Troisième élément, donc: l’attentat vaut proclamation. Sur un plan religieux, il implique un double sacrifice. L’auteur de l’attentat transforme son corps en arme et en message à la fois, prouvant sa foi et gagnant son salut. Il a surtout le sacrifice des victimes. Leur mort prend, à son tour, un double sens. D’une part, elles ne sont pas «innocentes» d’un point de vue théologique (elles participent à un titre ou à un autre de l’Occident honni ou en sont complices)[17]. D’autre part, le choix de chacune apporte un enseignementaux vrais croyants : les Twin Towers «incarnent» le pouvoir insolent de l’argent et de l’impérialisme, un navire les agressions armées américaines, une boîte de nuit à Bali la dépravation occidentale, une église, les croisades.
Une cellule présumée d’al Quaïda installée à Detroit et détruite en novembre 2002 aurait filmé les objectifs auxquels elle comptait s’attaquer: le Grand Hôtel MGM, un casino à Las Vegas et le symbole ultime de l’Amérique: un parc Disneyland[18]. Mais l’Occident imaginaire que combattent les jihadistes inclut aussi les régimes «collaborateurs» comme celui d’Arabie Saoudite. Cette logique a été poussée à son extrême par certains groupes algériens qui ont décrété takfir (anathème, digne d’être tué) leur propre peuple dans son ensemble, puisqu’il ne se révoltait pas contre le régime apostat d’Alger. Bref Occident est l’autre nom du monde: c’est une entité dont la périphérie est partout et le centre nulle part. En tous lieux il s’exhibe, et à chaque endroit il offre des cibles. Leur choix par les islamistes révèle le caractère illimité, métaphysique, de leur hostilité envers notre monde, mais autorisent aussi une stratégie souple: frapper des objectifs accessibles, au centre ou à la périphérie, des cibles «molles» (soft targets en jargon du Pentagone) ou plus dures au gré de leur vulnérabilité
Par ailleurs, les pertes subies par le camp «des juifs et des croisés» constituent une compensation quasi numérique pour les musulmans innocents qui souffrent et meurent tous les jours. En ce sens l’acte terroriste est suffisant et justifié en lui-même : il porte sa récompense dans l’obéissance aux décrets divins et dans sa conformité à une nécessité de réparation et d’humiliation.

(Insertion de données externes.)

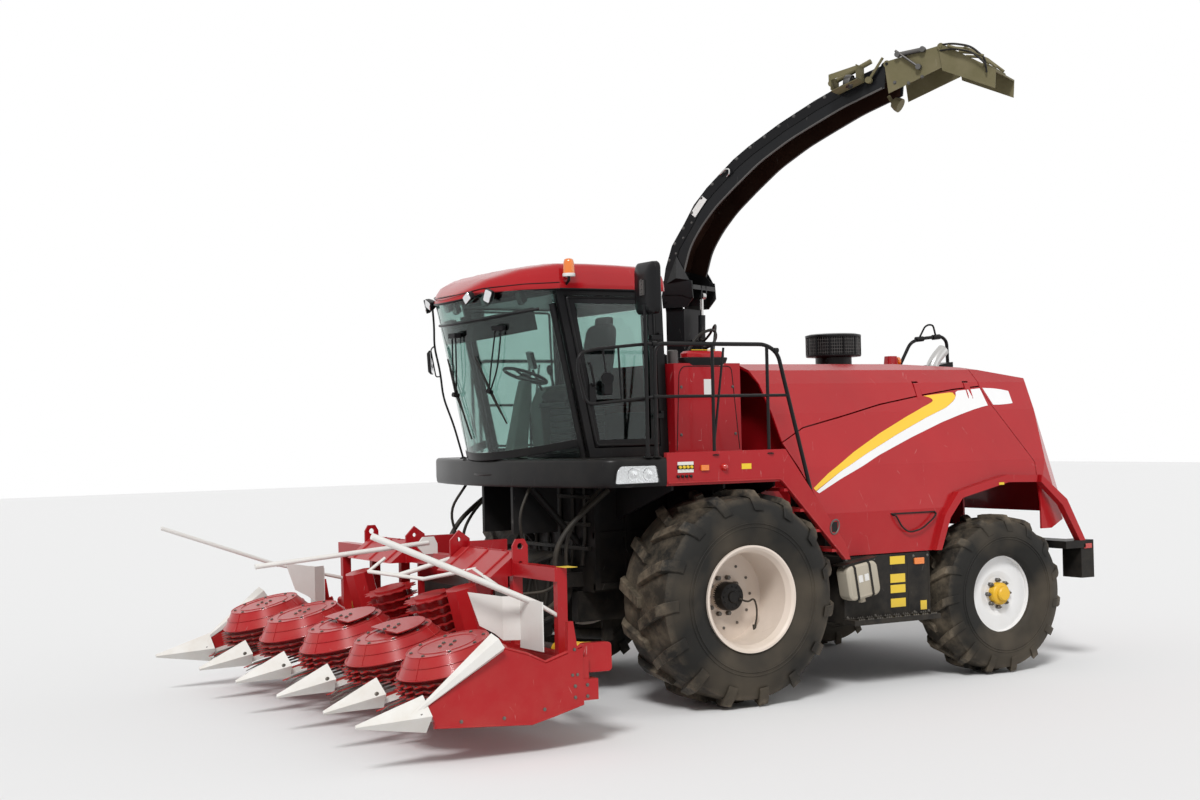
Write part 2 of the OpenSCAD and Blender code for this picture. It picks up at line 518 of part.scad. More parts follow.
module header_points() color(white) union() {
  for (p = points, s = [-1, 1]) {
    cone([p[3], s * p[0], p[4]], [p[1], s * p[0], p[2]], p[5], 14, $fn = 4);
    header_tilted() block(150, 430, s * p[0] - 22, s * p[0] + 22, -240, -205);
  }
  // long cones on the side walls, and the folded shields behind them
  mirrored() {
    cone([2660, header_y - 5, 800], [3270, header_y - 5, 385], 80, 14, $fn = 6);
    slab([[2352, 740], [2420, 795], [2540, 860], [2630, 1110], [2352, 1060]], 1890, 1897);
    plan([[2352, 1890], [2240, 1950], [2240, 1960], [2352, 1898]], 740, 1060);
    block(2233, 2241, 1950, 2300, 685, 1040);
  }
  slab([[1990, 1258], [2110, 1258], [2180, 1330], [2120, 1400], [2020, 1400], [1990, 1340]], -9, 9);
  for (q = rods) cone(q[0], q[1], q[2], q[2]);
}
// a disc with hooked teeth: outer radius, root radius, number of teeth, way they point
module toothed(r, root, count, way) linear_extrude(8) polygon([for (k = [0:count - 1], q = [[root, 0], [r, 0.65], [r - 20, 0.85]]) q[0] * [cos(360 / count * (k + q[1])), way * sin(360 / count * (k + q[1]))]]);
module rotor(i) color(red) header_tilted() translate([0, drums[i], 0]) union() {
  cylinder(h = 130, r1 = 394, r2 = 300);
  translate([0, 0, -8]) cylinder(h = 9, r = 404);
  translate([0, 0, -150]) cylinder(h = 151, r = 330);
  translate([0, 0, -204.7]) cylinder(h = 60, r = 80);
  for (z = [-50, -90, -130]) translate([0, 0, z]) toothed(tooth_r, 390, 24, i > 1 ? 1 : -1);
  if (i == 2 || i == 3) {
    translate([0, 0, 129]) cylinder(h = 40, r = 60);
    translate([0, 0, 160]) linear_extrude(8) intersection() { circle(r = 262); translate([-262, -262]) square([330, 524]); }
  }
}
// upright drums that draw the crop in at the middle
module feed_drum(s) color(red) header_tilted() translate([feed_x, s * feed_y, 0]) union() {
  translate([0, 0, -204.7]) cylinder(h = 400, r = 138);
  for (z = [-110:70:170]) translate([0, 0, z]) toothed(228, 190, 14, -s);
}
module feed_drum_left() feed_drum(1);
module feed_drum_right() feed_drum(-1);
module rotor_1() rotor(0);
module rotor_2() rotor(1);
module rotor_3() rotor(2);
module rotor_4() rotor(3);
module rotor_5() rotor(4);
module lift_axis_at() translate([lift_eyes[0][0], 0, lift_eyes[0][1]]) rotate([0, atan2(lift_eyes[1][0] - lift_eyes[0][0], lift_eyes[1][1] - lift_eyes[0][1]), 0]) children();
module lift_barrels() color(dark) lift_axis_at() mirrored() translate([0, 260, 0]) difference() {
  union() { disc(-36, 36, 45); cylinder(h = 400, r = 48); }
  translate([0, 0, 70]) cylinder(h = 400, r = 34);
  disc(-50, 50, 22.3);
}
module lift_rods() color(chrome) lift_axis_at() mirrored() translate([0, 260, 0]) union() {
  translate([0, 0, 120]) cylinder(h = 40, r = 33.7);
  difference() {
    union() { translate([0, 0, 150]) cylinder(h = norm(lift_eyes[1] - lift_eyes[0]) - 170, r = 28); translate([0, 0, norm(lift_eyes[1] - lift_eyes[0])]) disc(-34, 34, 40); }
    translate([0, 0, norm(lift_eyes[1] - lift_eyes[0])]) disc(-40, 40, 20 + lift_play);
  }
}

module placed() translate([front_axle_x, -middle_y, ride_lift]) children();
placed() chassis_frame();
placed() engine_block();
placed() platform();
placed() lamps();
placed() cab_shell();
placed() cab_roof();
placed() cab_glass();
placed() cab_seat();
placed() hood_top();
placed() handrails();
placed() air_intake();
placed() exhaust();
placed() side_left();
placed() side_right();
placed() tail_cap();
placed() door_frame();
placed() door_glass();
placed() tyre_front_left();
placed() tyre_front_right();
placed() rim_front_left();
placed() rim_front_right();
placed() tyre_rear_left();
placed() tyre_rear_right();
placed() rim_rear_left();
placed() rim_rear_right();
placed() knuckle_left();
placed() knuckle_right();
placed() tie_rod();
placed() spout_turntable();
placed() spout_chute();
placed() spout_barrel();
placed() spout_rod();
placed() spout_flap_mid();
placed() spout_flap_tip();
placed() feeder_housing();
placed() header_frame();
placed() header_points();
placed() rotor_1();
placed() rotor_2();
placed() rotor_3();
placed() rotor_4();
placed() rotor_5();
placed() feed_drum_left();
placed() feed_drum_right();
placed() lift_barrels();
placed() lift_rods();
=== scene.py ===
# %% [markdown]
# A forage harvester: a red machine with a glazed cab, a rotary maize header in front and a long
# black spout that throws the chopped crop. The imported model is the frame: its solids give the
# sizes and the joints, and this lesson dresses them. The frame is loaded first.

import bpy
import json
import math
from mathutils import Matrix, Vector
from mathutils.bvhtree import BVHTree

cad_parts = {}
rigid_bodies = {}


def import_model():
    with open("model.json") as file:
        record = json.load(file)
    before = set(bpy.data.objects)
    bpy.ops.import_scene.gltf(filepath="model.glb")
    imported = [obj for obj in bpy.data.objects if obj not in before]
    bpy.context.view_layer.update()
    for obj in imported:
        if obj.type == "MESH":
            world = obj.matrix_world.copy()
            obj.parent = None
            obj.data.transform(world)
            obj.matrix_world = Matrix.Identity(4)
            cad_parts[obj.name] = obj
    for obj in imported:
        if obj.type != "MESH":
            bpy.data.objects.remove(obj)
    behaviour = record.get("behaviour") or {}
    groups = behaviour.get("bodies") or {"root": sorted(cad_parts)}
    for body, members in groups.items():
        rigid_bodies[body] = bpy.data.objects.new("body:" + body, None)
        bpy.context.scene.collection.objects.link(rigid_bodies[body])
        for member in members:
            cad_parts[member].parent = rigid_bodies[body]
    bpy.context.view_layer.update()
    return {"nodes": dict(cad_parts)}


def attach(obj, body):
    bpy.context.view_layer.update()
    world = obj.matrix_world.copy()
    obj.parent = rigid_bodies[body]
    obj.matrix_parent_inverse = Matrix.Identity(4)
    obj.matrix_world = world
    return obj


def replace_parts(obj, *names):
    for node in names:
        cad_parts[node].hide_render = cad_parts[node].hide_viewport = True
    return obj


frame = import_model()

# %% [markdown]
# Places are easier to read when they are measured from something real. The harvester was
# measured from the ground under the middle of its front axle, x forward, y to its left and z up,
# in metres. Two more sets of axes follow pieces that lean: the spout's own plane, with its reach
# from the turntable, and the header's floor, which is tipped forward by 13.9 degrees.

# %% Places
FRONT_AXLE = Vector((0.1869, -0.1014, 0.020))
WHEELBASE = 2.92
SPOUT_X, SPOUT_HEADING, SPOUT_HALF = -0.6, math.radians(120), 0.23
HEADER_TILT, DRUM_X, DRUM_Z = math.radians(13.9), 2.79, 0.63
SIDES = ((1, "left"), (-1, "right"))


def at(x, y, z):
    """A point measured from the ground under the front axle."""
    return FRONT_AXLE + Vector((x, y, z))


def in_spout(reach, side, height):
    """A point in the spout's plane; side is negative towards the machine's left front."""
    c, s = math.cos(SPOUT_HEADING), math.sin(SPOUT_HEADING)
    return at(SPOUT_X + reach * c - side * s, reach * s + side * c, height)


def in_header(ahead, across, above):
    """A point over the header's tipped floor, measured from the drums' feet."""
    c, s = math.cos(HEADER_TILT), math.sin(HEADER_TILT)
    return at(DRUM_X + ahead * c + above * s, across, DRUM_Z - ahead * s + above * c)


print("spout's tip is near", in_spout(3.02, 0, 5.07))

# %% [markdown]
# The camera comes before the pieces, because every later choice is judged through it. Its place
# was solved from both wheels, the cab and the header: a 52 mm lens, a little above eye height,
# turned slightly about its own axis. A camera looks along its own minus Z, so the three columns
# of its matrix are right, up and backward.

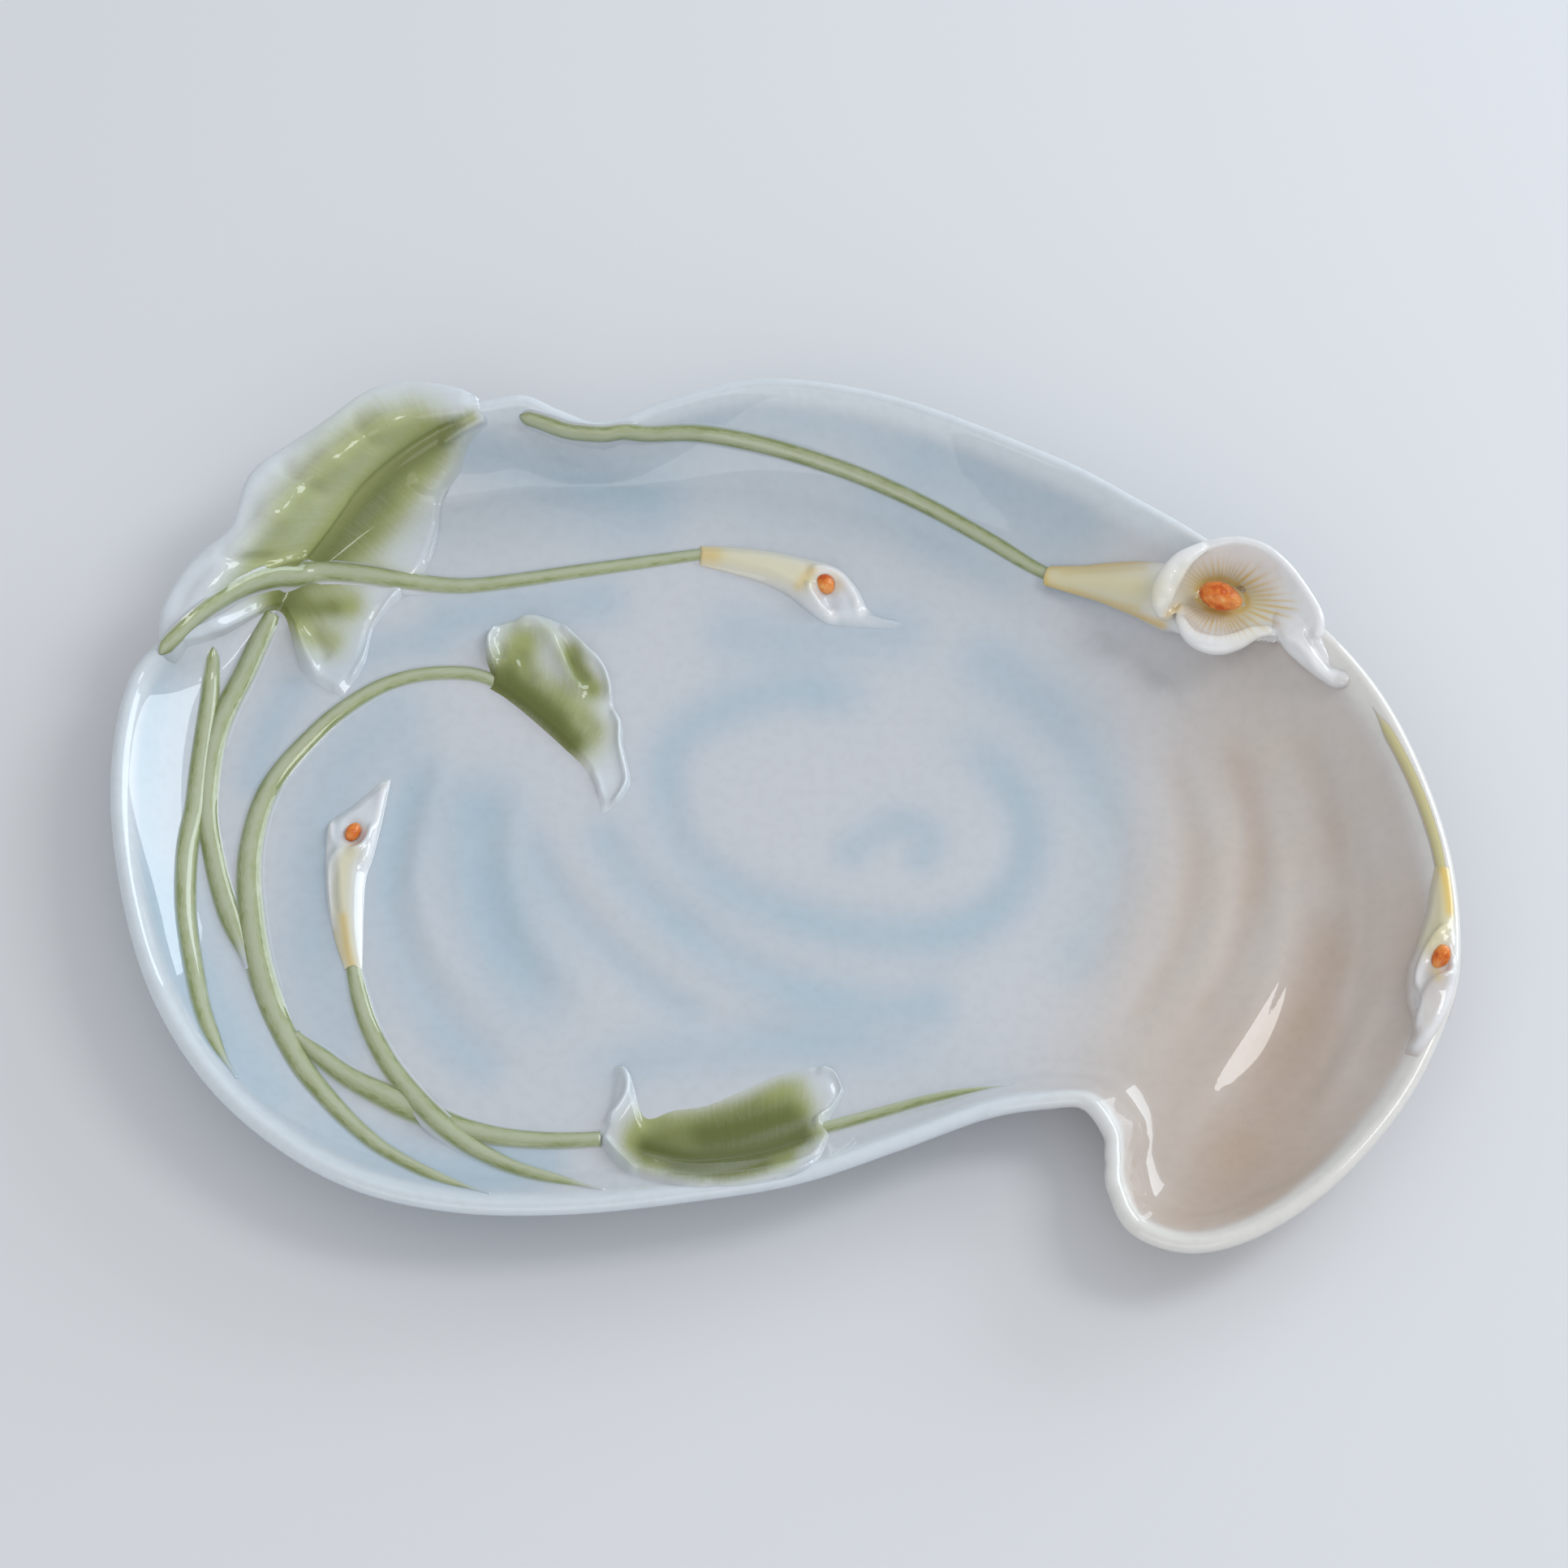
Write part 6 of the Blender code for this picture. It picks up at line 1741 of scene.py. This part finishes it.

Comment faire passer ces notions complexes auprès du «public» d’al Quaïda? Pour résoudre cette question pédagogique, les mouvements jihadistes (et pas seulement al Quaïda) ont inventé un véritable genre, une variante particulière de la mort-spectacle: les «cassettes testaments». Les candidats au martyre y expliquent leur acte. Cette mission pédagogique revenait dans le terrorisme antérieur au communiqué vengeur de revendication après-coup. La mise en scène du prêche (armes, bandeaux, Corans, affiches ou slogans dans le décor), de face et en plan fixe donne à ce nouveau genre de téléréalité un côté presque ritualisé. Plus inventive que ses consœurs, l’organisation al Quaïda a produit un chef-d’œuvre de kitsch macabre avec les cassettes où les auteurs de l’attentat du 11 Septembre récitent leur texte avant, tandis que le montage fait apparaître les tours brûlant pendant et que le commentaire en tire la leçon après.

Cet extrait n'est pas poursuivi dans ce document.